# Miscellaneous > Ask an Expert >  MSSQL Server:conversion of char or varchar to datetime type

## srimamidi

Hi

I have a problem while converting the char to datetime type in MSSQL Server 200/2005. 

I want to retrieve the date values from table in datetime data type in a particular format like 'yyyydd' or 'yyyy/dd' similar to _oracle's TO_DATE function_. 

For this I tried with following query,

*SELECT CONVERT(datetime, CONVERT(varchar(6), date1, 112), 112) from sql_dm1*

But I got the following error while executing the above query:
*The conversion of a char data type to a datetime data type resulted in an out-of-range datetime value.*

Please help me in this regard.

Thanks
Sridhar

----------


## rmiao

You may just need this one:

SELECT CONVERT(varchar(6), date1, 112) from sql_dm1

----------


## srimamidi

Datatype of *return value*  from the above function is *varchar/char*  but my requirement is, it should be *Datetime datatype*.

----------


## nosepicker

If your data is only 'yyyydd' or 'yyyy/dd', what month is it?  It's going to be pretty hard to convert that data without knowing what month it is.

----------


## srimamidi

its dynamic,  I mean the values stored in the database are multiple rows.

----------


## rmiao

Can you post some sample data and the result you like to see?

----------


## srimamidi

I have the table with following data:

	date1

	2006-04-13 00:00:00
	2006-12-21 00:00:00
	2006-01-25 00:00:00
	2006-10-27 00:00:00
	2007-08-29 00:00:00

And I want the result should be :

	2006-04
	2006-12
	2006-01
	2006-10
	2007-08

By using  _SELECT CONVERT(varchar(7), date1, 112) from sql_dm1_ I can get the above result, but the return value is now string type not Date datatype.
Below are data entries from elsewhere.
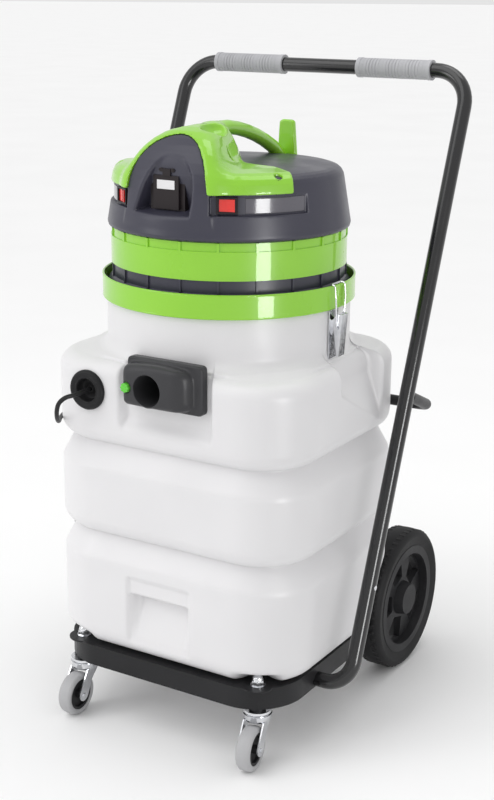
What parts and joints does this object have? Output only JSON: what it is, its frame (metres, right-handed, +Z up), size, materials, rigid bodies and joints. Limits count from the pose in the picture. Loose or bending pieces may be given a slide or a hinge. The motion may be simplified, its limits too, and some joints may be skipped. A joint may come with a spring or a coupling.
{
  "type": "wet and dry extraction vacuum",
  "caption": "Upright wet and dry extraction machine: white moulded tank on a wheeled frame, green and grey lift-off motor head, side latches and a tubular push handle.",
  "frame": {"origin": "on the floor, under the middle of the machine's bounding box, the free pump lead not counted", "axes": "+X to the right seen from the front, -Y to the front (suction inlet), +Z up"},
  "size_m": [0.6505, 0.7166, 1.1845],
  "materials": {
    "white_tank": "satin moulded polyethylene",
    "green_plastic": "gloss moulded ABS",
    "dark_plastic": "satin moulded ABS",
    "black_plastic": "fine-grained moulded plastic",
    "black_powder": "black powder coat",
    "black_gloss_tube": "gloss black enamel",
    "zinc": "bright zinc plate",
    "steel": "turned steel",
    "grey_rubber": "soft grey rubber",
    "black_rubber": "black rubber",
    "black_tyre": "solid black tyre",
    "red_rocker": "translucent red",
    "green_button": "bright green",
    "lead_pvc": "black PVC sheath",
    "inner_plastic": "plain moulded plastic",
    "float_plastic": "plain moulded plastic"
  },
  "bodies": {
    "chassis": {"base_frame": "black_powder", "tank": "white_tank", "axle_brackets": "black_powder", "rear_axle": "steel", "caster_stems": "zinc", "caster_nuts": "zinc", "handle_tube_left": "black_gloss_tube", "handle_tube_right": "black_gloss_tube", "latch_base_left": "zinc", "latch_base_right": "zinc", "handle_bow": "black_gloss_tube", "handle_spigots": "steel", "handle_bolts": "zinc", "grip_left": "grey_rubber", "grip_right": "grey_rubber", "rear_bar": "black_powder", "collar_ring": "green_plastic", "tank_seal": "black_rubber", "inlet_plate": "black_plastic", "inlet_housing": "black_plastic", "inlet_sleeve": "black_plastic", "cable_grommet": "black_rubber", "pump_body": "inner_plastic", "riser_pipe": "inner_plastic", "drain_outlet": "black_plastic", "drain_hose": "black_plastic", "hose_cap": "black_plastic", "hose_clips": "black_plastic", "pump_lead": "lead_pvc", "pump_plug": "black_plastic"},
    "head": {"motor_cover": "dark_plastic", "handle_shell": "green_plastic", "cable_hook": "green_plastic", "head_band": "green_plastic", "clamp_ring": "dark_plastic", "motor_plate": "inner_plastic", "fan_motors": "steel", "float_cage": "inner_plastic", "socket_body": "black_plastic", "switch_bezels": "black_plastic", "cover_screws": "zinc"},
    "socket_lid": {"socket_lid": "black_plastic"},
    "float": {"float_ball": "float_plastic"},
    "release_button": {"release_button": "green_button"},
    "rocker_left": {"rocker_left": "red_rocker"},
    "caster_fork_left": {"caster_fork_left": "zinc"},
    "caster_wheel_left": {"caster_tyre_left": "grey_rubber", "caster_hub_left": "black_plastic"},
    "rear_wheel_left": {"rear_tyre_left": "black_tyre", "rear_rim_left": "black_plastic"},
    "latch_lever_left": {"latch_lever_left": "zinc"},
    "latch_bail_left": {"latch_bail_left": "zinc"},
    "rocker_right": {"rocker_right": "red_rocker"},
    "caster_fork_right": {"caster_fork_right": "zinc"},
    "caster_wheel_right": {"caster_tyre_right": "grey_rubber", "caster_hub_right": "black_plastic"},
    "rear_wheel_right": {"rear_tyre_right": "black_tyre", "rear_rim_right": "black_plastic"},
    "latch_lever_right": {"latch_lever_right": "zinc"},
    "latch_bail_right": {"latch_bail_right": "zinc"}
  },
  "joints": [
    {"name": "head_lift", "type": "slide", "parent": "chassis", "child": "head", "axis": [0, 0, 1], "range_m": [0, 0.3]},
    {"name": "socket_lid_open", "type": "hinge", "parent": "head", "child": "socket_lid", "pos_m": [-0.006, -0.2625, 1.021], "axis": [-1, 0, 0], "range_deg": [0, 100]},
    {"name": "float_rise", "type": "slide", "parent": "head", "child": "float", "axis": [0, 0, 1], "range_m": [0, 0.06]},
    {"name": "release_button_press", "type": "slide", "parent": "chassis", "child": "release_button", "axis": [0, 1, 0], "range_m": [0, 0.002]},
    {"name": "rocker_left_tilt", "type": "hinge", "parent": "head", "child": "rocker_left", "pos_m": [-0.10254, -0.24716, 0.97], "axis": [0, 0, 1], "range_deg": [0, 16]},
    {"name": "caster_left_swivel", "type": "hinge", "parent": "chassis", "child": "caster_fork_left", "pos_m": [-0.189, -0.2785, 0.09], "axis": [0, 0, 1], "continuous": true},
    {"name": "caster_left_spin", "type": "hinge", "parent": "caster_fork_left", "child": "caster_wheel_left", "pos_m": [-0.189, -0.3075, 0.04], "axis": [1, 0, 0], "continuous": true},
    {"name": "rear_wheel_left_spin", "type": "hinge", "parent": "chassis", "child": "rear_wheel_left", "pos_m": [-0.218, 0.2085, 0.14], "axis": [1, 0, 0], "continuous": true},
    {"name": "latch_left_lever", "type": "hinge", "parent": "chassis", "child": "latch_lever_left", "pos_m": [-0.2335, -0.0885, 0.7707], "axis": [0, 1, 0], "range_deg": [0, 120]},
    {"name": "latch_left_bail", "type": "hinge", "parent": "latch_lever_left", "child": "latch_bail_left", "pos_m": [-0.2304, -0.0885, 0.753], "axis": [0, 1, 0], "range_deg": [-156, 0]},
    {"name": "rocker_right_tilt", "type": "hinge", "parent": "head", "child": "rocker_right", "pos_m": [0.10254, -0.24716, 0.97], "axis": [0, 0, 1], "range_deg": [0, 16]},
    {"name": "caster_right_swivel", "type": "hinge", "parent": "chassis", "child": "caster_fork_right", "pos_m": [0.189, -0.2785, 0.09], "axis": [0, 0, 1], "continuous": true},
    {"name": "caster_right_spin", "type": "hinge", "parent": "caster_fork_right", "child": "caster_wheel_right", "pos_m": [0.19284, -0.30724, 0.04], "axis": [0.9912, 0.1323, 0], "continuous": true},
    {"name": "rear_wheel_right_spin", "type": "hinge", "parent": "chassis", "child": "rear_wheel_right", "pos_m": [0.218, 0.2085, 0.14], "axis": [1, 0, 0], "continuous": true},
    {"name": "latch_right_lever", "type": "hinge", "parent": "chassis", "child": "latch_lever_right", "pos_m": [0.2335, -0.0885, 0.7707], "axis": [0, -1, 0], "range_deg": [0, 120]},
    {"name": "latch_right_bail", "type": "hinge", "parent": "latch_lever_right", "child": "latch_bail_right", "pos_m": [0.2304, -0.0885, 0.753], "axis": [0, -1, 0], "range_deg": [-156, 0]}
  ],
  "couplings": [
    {"joint": "latch_left_bail", "follows": "latch_left_lever", "ratio": -1.3},
    {"joint": "latch_right_bail", "follows": "latch_right_lever", "ratio": -1.3}
  ]
}
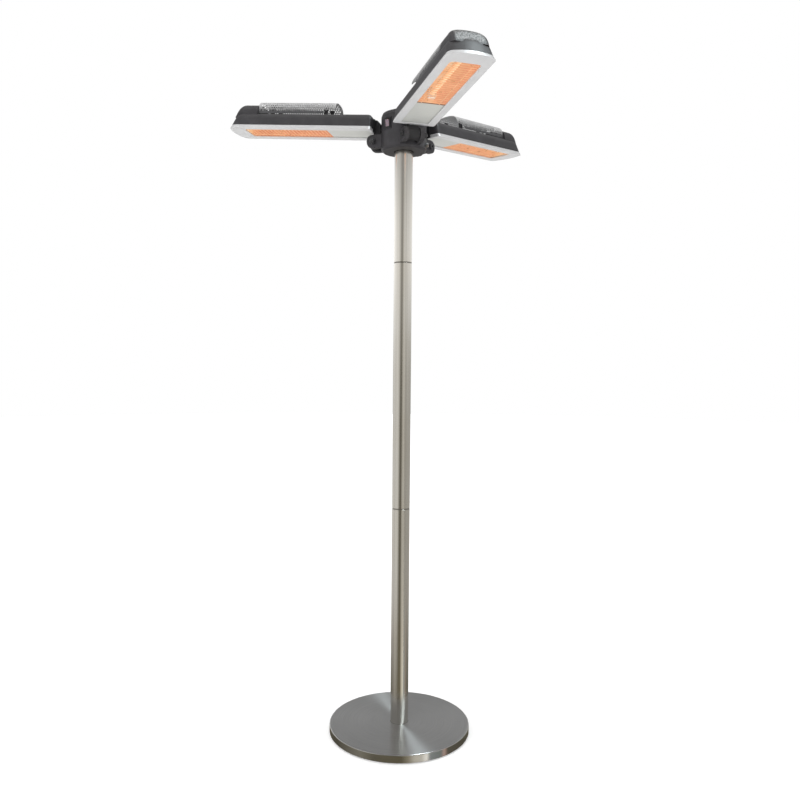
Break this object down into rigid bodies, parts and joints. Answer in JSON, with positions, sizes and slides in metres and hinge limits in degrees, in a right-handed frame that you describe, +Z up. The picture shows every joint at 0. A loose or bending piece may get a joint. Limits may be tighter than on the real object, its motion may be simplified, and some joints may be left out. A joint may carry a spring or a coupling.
{
  "type": "free-standing electric outdoor heater",
  "caption": "Free-standing electric patio heater: weighted round base, jointed steel pole and a hub with hinged radiant heater arms that fold down beside the pole.",
  "frame": {"origin": "centre of the base pad, on the floor, on the pole axis", "axes": "+Z up along the pole; the front arm points along -Y, the left and right arms along 150 and 30 degrees from +X"},
  "size_m": [0.9124, 0.8025, 1.7984],
  "materials": {
    "base_steel": "concentric brushed stainless sheet",
    "pole_steel": "lengthways brushed stainless tube",
    "cast_weight": "rough cast",
    "rubber_pad": "matte",
    "rubber_bush": "matte",
    "coupling_steel": "turned",
    "fastener_zinc": "zinc plated",
    "fastener_black": "black coated",
    "nylon": "moulded",
    "hub_plastic": "fine grain, charcoal",
    "gland_plastic": "moulded",
    "switch_plastic": "smooth",
    "switch_lens": "translucent rocker, dusky pink",
    "bracket_black": "satin powder coat",
    "housing_charcoal": "satin powder coat, charcoal",
    "shield_grey": "perforated sheet, light grey",
    "frame_silver": "silver lacquer",
    "cover_silver": "silver lacquer",
    "reflector_bright": "polished",
    "guard_wire": "bright wire",
    "quartz": "clear quartz",
    "element": "glowing filament",
    "ceramic": "unglazed"
  },
  "bodies": {
    "stand": {"base_cover": "base_steel", "base_pad": "rubber_pad", "base_weight": "cast_weight", "cable_gland": "gland_plastic", "clamp_screw": "fastener_zinc", "coupling_lower": "coupling_steel", "coupling_upper": "coupling_steel", "cover_screw": "fastener_zinc", "foot_bolt": "fastener_zinc", "foot_plug": "fastener_zinc", "front_pivot_bolt": "fastener_black", "front_pivot_nut": "fastener_black", "gland_nut": "gland_plastic", "hub_body": "hub_plastic", "hub_cover": "hub_plastic", "left_pivot_bolt": "fastener_black", "left_pivot_nut": "fastener_black", "pole_bush": "rubber_bush", "pole_lower": "pole_steel", "pole_middle": "pole_steel", "pole_upper": "pole_steel", "right_pivot_bolt": "fastener_black", "right_pivot_nut": "fastener_black", "switch_body": "switch_plastic", "terminal_block": "nylon", "top_plug": "nylon"},
    "left_arm": {"left_frame": "frame_silver", "left_guard": "guard_wire", "left_heat_shield": "shield_grey", "left_heating_element": "element", "left_hinge_bracket": "bracket_black", "left_housing": "housing_charcoal", "left_inner_lamp_holder": "ceramic", "left_outer_lamp_holder": "ceramic", "left_quartz_tube": "quartz", "left_reflector": "reflector_bright", "left_terminal_cover": "cover_silver"},
    "right_arm": {"right_frame": "frame_silver", "right_guard": "guard_wire", "right_heat_shield": "shield_grey", "right_heating_element": "element", "right_hinge_bracket": "bracket_black", "right_housing": "housing_charcoal", "right_inner_lamp_holder": "ceramic", "right_outer_lamp_holder": "ceramic", "right_quartz_tube": "quartz", "right_reflector": "reflector_bright", "right_terminal_cover": "cover_silver"},
    "front_arm": {"front_frame": "frame_silver", "front_guard": "guard_wire", "front_heat_shield": "shield_grey", "front_heating_element": "element", "front_hinge_bracket": "bracket_black", "front_housing": "housing_charcoal", "front_inner_lamp_holder": "ceramic", "front_outer_lamp_holder": "ceramic", "front_quartz_tube": "quartz", "front_reflector": "reflector_bright", "front_terminal_cover": "cover_silver"},
    "rocker": {"switch_rocker": "switch_lens"}
  },
  "joints": [
    {"name": "left_arm_fold", "type": "hinge", "parent": "stand", "child": "left_arm", "pos_m": [-0.07101, 0.041, 1.668], "axis": [-0.5, -0.866, 0], "range_deg": [0, 94]},
    {"name": "right_arm_fold", "type": "hinge", "parent": "stand", "child": "right_arm", "pos_m": [0.07101, 0.041, 1.668], "axis": [-0.5, 0.866, 0], "range_deg": [0, 94]},
    {"name": "front_arm_fold", "type": "hinge", "parent": "stand", "child": "front_arm", "pos_m": [0, -0.082, 1.668], "axis": [1, 0, 0], "range_deg": [0, 94]},
    {"name": "switch_rock", "type": "hinge", "parent": "stand", "child": "rocker", "pos_m": [-0.05162, -0.0298, 1.708], "axis": [0.5, -0.866, 0], "range_deg": [-16, 0]}
  ]
}
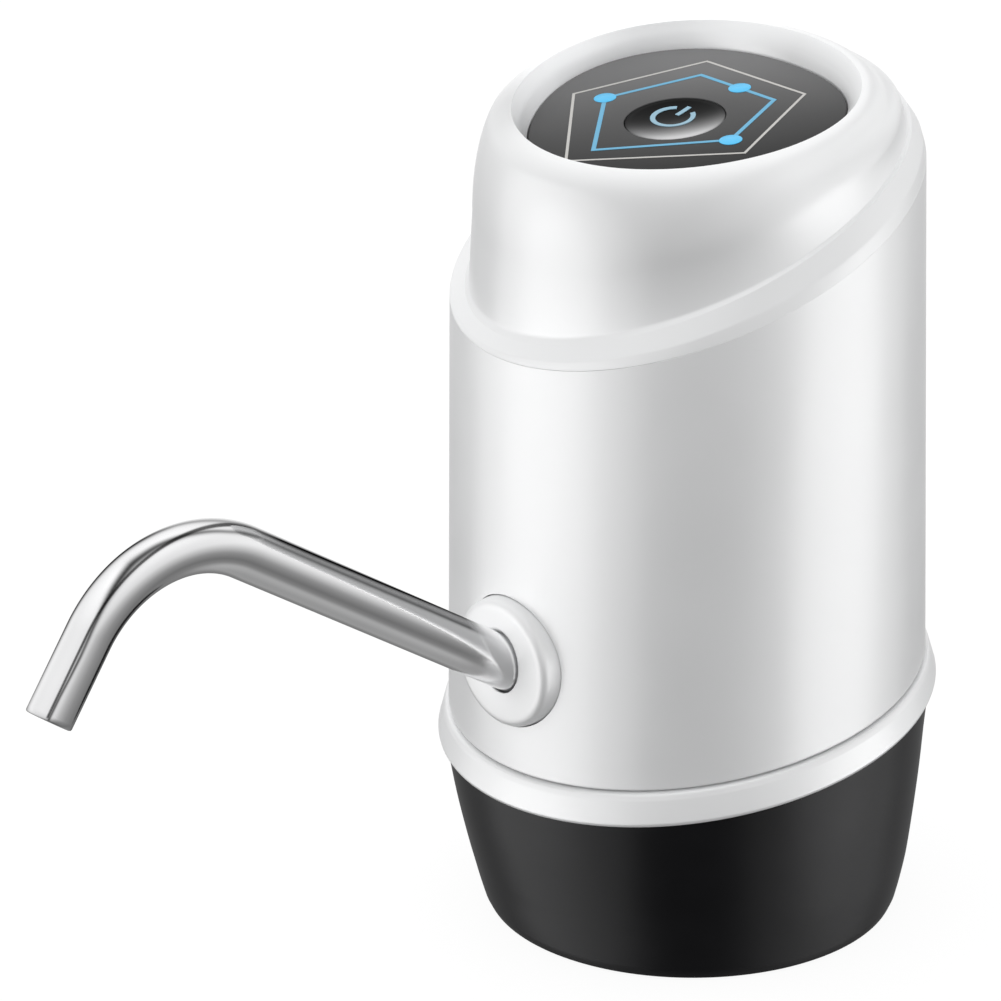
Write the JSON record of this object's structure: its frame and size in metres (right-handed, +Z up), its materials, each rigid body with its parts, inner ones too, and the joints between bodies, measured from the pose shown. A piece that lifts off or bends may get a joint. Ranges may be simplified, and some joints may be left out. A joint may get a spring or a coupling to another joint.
{
  "type": "bottled water pump",
  "caption": "Battery-driven pump that stands on the neck of a large water bottle, with a push button on a sloping top, a bent steel spout and a socket underneath for the neck.",
  "frame": {"origin": "on the surface that the base stands on, under the middle of the whole object's box; the pump's own vertical axis is 42.1 mm from it towards +Y", "axes": "+Z up, -Y towards the spout's tip, +Y towards the charging socket, X across"},
  "size_m": [0.0798, 0.164, 0.1385],
  "materials": {
    "white_plastic": "glossy moulded white",
    "black_plastic": "glossy moulded black",
    "panel_plastic": "dark grey, smooth, with printed lines",
    "button_plastic": "glossy black, dished",
    "frame_plastic": "plain moulded grey",
    "steel": "polished stainless steel",
    "motor_steel": "plated sheet steel",
    "silicone": "translucent soft silicone",
    "rubber": "matt black rubber",
    "circuit_green": "green solder mask",
    "cell_wrap": "blue shrink wrap over a metal can",
    "contact_metal": "plated spring brass",
    "diffuser": "milky light guide",
    "led_resin": "clear blue resin",
    "red_wire": "red wire insulation",
    "black_wire": "black wire insulation"
  },
  "bodies": {
    "housing": {"base_cup": "black_plastic", "base_ring": "white_plastic", "base_screw_1": "motor_steel", "base_screw_2": "motor_steel", "base_screw_3": "motor_steel", "battery_cell": "cell_wrap", "battery_cradle": "frame_plastic", "battery_tab_low": "contact_metal", "battery_tab_top": "contact_metal", "battery_wire_black": "black_wire", "battery_wire_red": "red_wire", "board_screw_1": "motor_steel", "board_screw_2": "motor_steel", "board_screw_3": "motor_steel", "body_shell": "white_plastic", "charge_board": "circuit_green", "charge_screw_1": "motor_steel", "charge_screw_2": "motor_steel", "charge_socket": "steel", "charge_wire_black": "black_wire", "charge_wire_red": "red_wire", "chassis": "frame_plastic", "circuit_board": "circuit_green", "control_panel": "panel_plastic", "diaphragm": "rubber", "led_1": "led_resin", "led_2": "led_resin", "led_3": "led_resin", "light_guide": "diffuser", "motor_can": "motor_steel", "motor_end_bell": "black_plastic", "motor_terminal_1": "contact_metal", "motor_terminal_2": "contact_metal", "motor_wire_black": "black_wire", "motor_wire_red": "red_wire", "neck_gasket": "silicone", "neck_socket": "black_plastic", "outlet_hose": "silicone", "pump_case": "frame_plastic", "pump_cover": "frame_plastic", "pump_screw_1": "motor_steel", "pump_screw_2": "motor_steel", "pump_screw_3": "motor_steel", "spout_boss": "white_plastic", "tact_switch": "rubber", "top_cap": "white_plastic", "valve_plate": "frame_plastic", "wobble_plate": "white_plastic"},
    "button": {"power_button": "button_plastic", "switch_plunger": "button_plastic"},
    "rotor": {"motor_shaft": "steel", "crank": "white_plastic"},
    "seal": {"spout_seal": "rubber"},
    "spout_tube": {"spout": "steel"}
  },
  "joints": [
    {"name": "button_press", "type": "slide", "parent": "housing", "child": "button", "axis": [-0.0541, 0.1768, -0.9828], "range_m": [0, 0.0008], "stiffness_N_per_m": 1500, "springref_m": -0.0004},
    {"name": "rotor_spin", "type": "hinge", "parent": "housing", "child": "rotor", "pos_m": [0, 0.04211, 0.055], "axis": [0, 0, 1], "continuous": true},
    {"name": "spout_turn", "type": "hinge", "parent": "housing", "child": "seal", "pos_m": [0, 0.00251, 0.05108], "axis": [0, -0.8425, 0.5388], "continuous": true},
    {"name": "spout_pull", "type": "slide", "parent": "seal", "child": "spout_tube", "axis": [0, -0.8425, 0.5388], "range_m": [0, 0.018]}
  ]
}
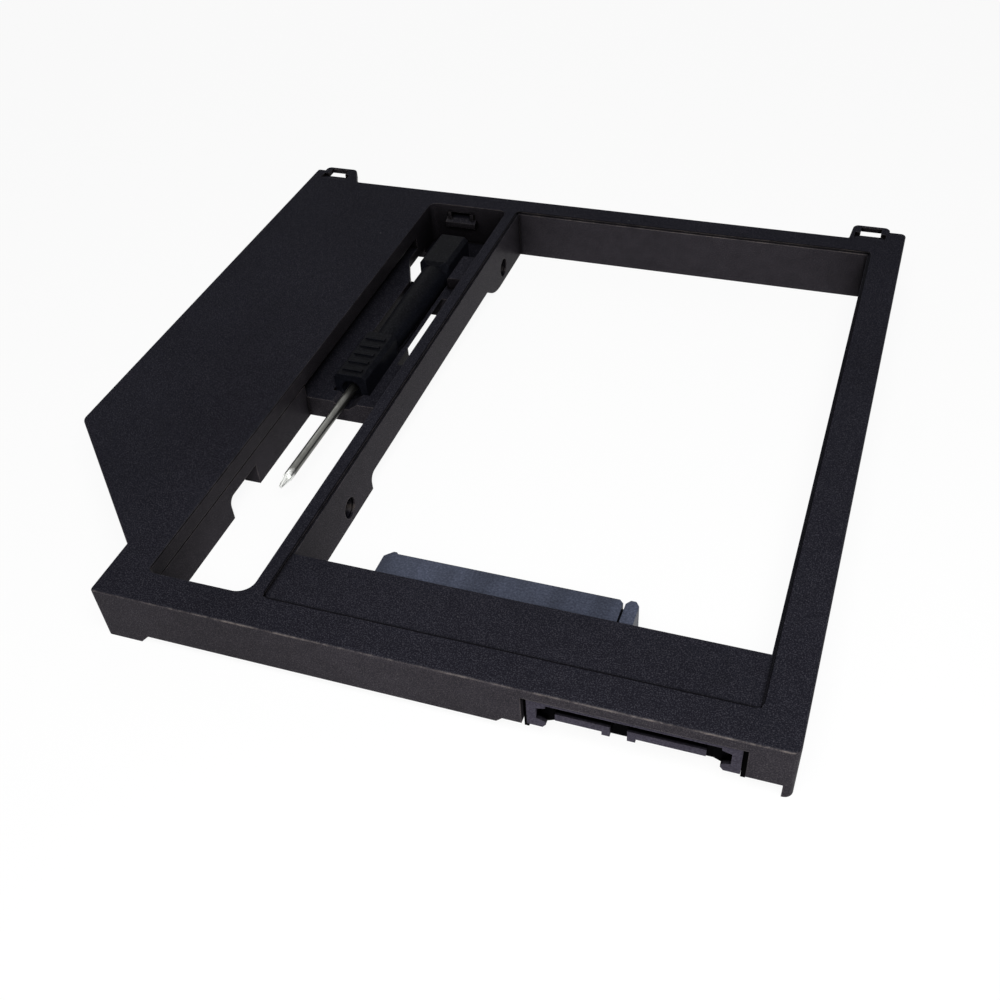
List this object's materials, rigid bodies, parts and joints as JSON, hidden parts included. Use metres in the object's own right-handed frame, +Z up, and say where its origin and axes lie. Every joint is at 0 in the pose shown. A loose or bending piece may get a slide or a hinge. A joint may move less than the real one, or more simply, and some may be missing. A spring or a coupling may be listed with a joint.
{
  "type": "laptop drive caddy",
  "caption": "Black plastic caddy that fits a laptop's optical drive bay and holds a small drive, with a slim cross-tip screwdriver stowed in it.",
  "frame": {"origin": "the middle of the object's bounding box in plan, on the plane that its flat underside rests on", "axes": "+Z is up, out of the flat top panel. +Y runs from the bay plug in the front bar to the bezel lugs at the back, along the 131 mm length. +X runs from the thin wing to the right-hand rail."},
  "size_m": [0.127, 0.131, 0.0095],
  "materials": {
    "frame_plastic": "fine grain",
    "board_laminate": "satin",
    "screw_steel": "plated",
    "capacitor_ceramic": "matt",
    "socket_plastic": "satin",
    "plug_plastic": "satin",
    "contact_metal": "bright",
    "handle_plastic": "satin",
    "shaft_steel": "drawn"
  },
  "bodies": {
    "root": {"caddy_frame": "frame_plastic", "adapter_board": "board_laminate", "board_screws": "screw_steel", "board_capacitor_1": "capacitor_ceramic", "board_capacitor_2": "capacitor_ceramic", "board_capacitor_3": "capacitor_ceramic", "board_capacitor_4": "capacitor_ceramic", "drive_socket_housing": "socket_plastic", "socket_power_contact_01": "contact_metal", "socket_power_contact_02": "contact_metal", "socket_power_contact_03": "contact_metal", "socket_power_contact_04": "contact_metal", "socket_power_contact_05": "contact_metal", "socket_power_contact_06": "contact_metal", "socket_power_contact_07": "contact_metal", "socket_power_contact_08": "contact_metal", "socket_power_contact_09": "contact_metal", "socket_power_contact_10": "contact_metal", "socket_power_contact_11": "contact_metal", "socket_power_contact_12": "contact_metal", "socket_power_contact_13": "contact_metal", "socket_power_contact_14": "contact_metal", "socket_power_contact_15": "contact_metal", "socket_signal_contact_1": "contact_metal", "socket_signal_contact_2": "contact_metal", "socket_signal_contact_3": "contact_metal", "socket_signal_contact_4": "contact_metal", "socket_signal_contact_5": "contact_metal", "socket_signal_contact_6": "contact_metal", "socket_signal_contact_7": "contact_metal", "bay_plug_housing": "plug_plastic", "plug_power_contact_1": "contact_metal", "plug_power_contact_2": "contact_metal", "plug_power_contact_3": "contact_metal", "plug_power_contact_4": "contact_metal", "plug_power_contact_5": "contact_metal", "plug_power_contact_6": "contact_metal", "plug_signal_contact_1": "contact_metal", "plug_signal_contact_2": "contact_metal", "plug_signal_contact_3": "contact_metal", "plug_signal_contact_4": "contact_metal", "plug_signal_contact_5": "contact_metal", "plug_signal_contact_6": "contact_metal", "plug_signal_contact_7": "contact_metal", "screwdriver_handle": "handle_plastic", "screwdriver_shaft": "shaft_steel"}
  },
  "joints": []
}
If I apply sorting on it sorting is done on string not Date datatype. This is the actual problem I am facing.

----------


## nosepicker

You can't have the results you want with a datetime datatype.  The datetime datatype requires all elements of a date (year, month, and day).  And I don't see what's the difference between sorting your results as string vs. date.  The results should be the same.  I think you're going to have to explain what you want to do in more detail.

----------


## srimamidi

I am using the results in a web application. The user can sort the results, as the result values are in string type the values sorted are: first comes april then aug then february then january.....
not by month.

This is the problem I am having in the application.

----------


## rmiao

Where do you sort result? Didn't see your issue in sql result with order by clause.

----------


## nosepicker

Show us EXACTLY the data you are trying to convert to datetime.  Looks like you are starting with month names ("January" instead of "01").  Please give us more information, or else you make it hard for us to help you.

----------


## fun4uall

The datetime type by default needs all the three parts.  The alternative could be you get the data in whatever format SQL gives you, then in the front-end you can convert and sort it the way you need

----------


## gbshashi

Hi Srimamidi,
try this query..
SELECT CAST(YEAR(DATE1) AS VARCHAR(4)) + '-' + CAST(MONTH(DATE1) AS VARCHAR(2))  AS DATE1 FROM TABLE_NAME

----------


## ujupanmester

Hy,

I have a few table and one of the row is date but in in varchar format.(now the format is mm/dd/yyyy).

Now i want to convert the row in datetime format mssql but like this(dd.mm.yyyy)
I can change this?

----------


## rmiao

Possible with style 104, take look at 'CAST and CONVERT (Transact-SQL)' in books online.

----------